Since the dawn of Napster, the music industry has been crying, nay screaming, out for a digital music czar. Someone who 'gets' the digital arena. Someone who's been around the block, and never missed a beat (if you'll excuse the terrible pun) when it comes to the digital domain. So of course when Warner Music yelled from the rooftop 'We've got a Digital Music Guru!!', we believed that all equilibrium in the world had been restored.
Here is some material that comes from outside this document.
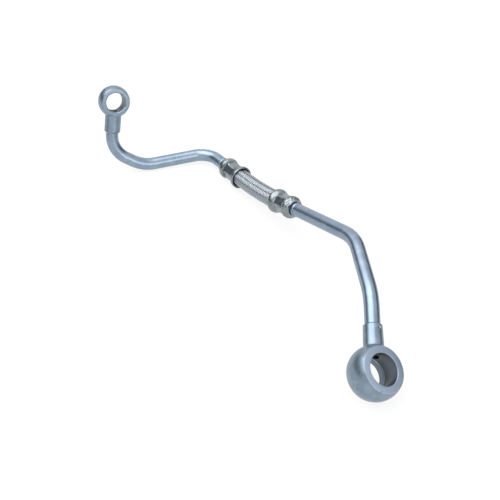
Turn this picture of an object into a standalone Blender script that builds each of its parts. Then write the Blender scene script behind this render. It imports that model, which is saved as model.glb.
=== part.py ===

And then we read about this digital guru's next big plan, and our jubilation promptly turned sour.


Instead of genuinely innovating and offering consumers a reason to buy music, Warner Music's new Digital Guru is leading the companies initiatives to 'bundle a monthly fee into consumers' Internet service bills for unlimited access to music'. Now you may think: "Hey, that's great!", and no doubt the appeal of "free" music as part of a internet access plan, which undoubtedly it would become, is huge -- not least because it generates the labels healthy recurring revenue. But what actually entitles the labels, whose influence has long been waning, to a subscription fee?

Given the success of direct-to-customer approach shown by Nine Inch Nails' Trent Reznor, other notable artists kissing mainstream labels goodbye, not to mention the success of at least one rather large buy-to-own download store, this move certainly raises some issues.

One of which is the effective steam-rolling of anyone outside of the labels' system because, besides giving the RIAA's coffers a handy boost, it's a nice market-smothering plan that gives people second thoughts about striking it out on their own.

When all's said and done, though, we struggle to see what's so new and market-changing about this latest brainwave. If the music industry is going to counteract the last decade's decline in sales, it can't be about strong-arming consumers into buying music, or blindly paying what is effective a tax for it Nor can it be about strong-arming musicians into staying at the labels. It can only be about turning around an entire ethos of bullying and intimidation, and no industry-annointed 'Digital Guru' is going to do that.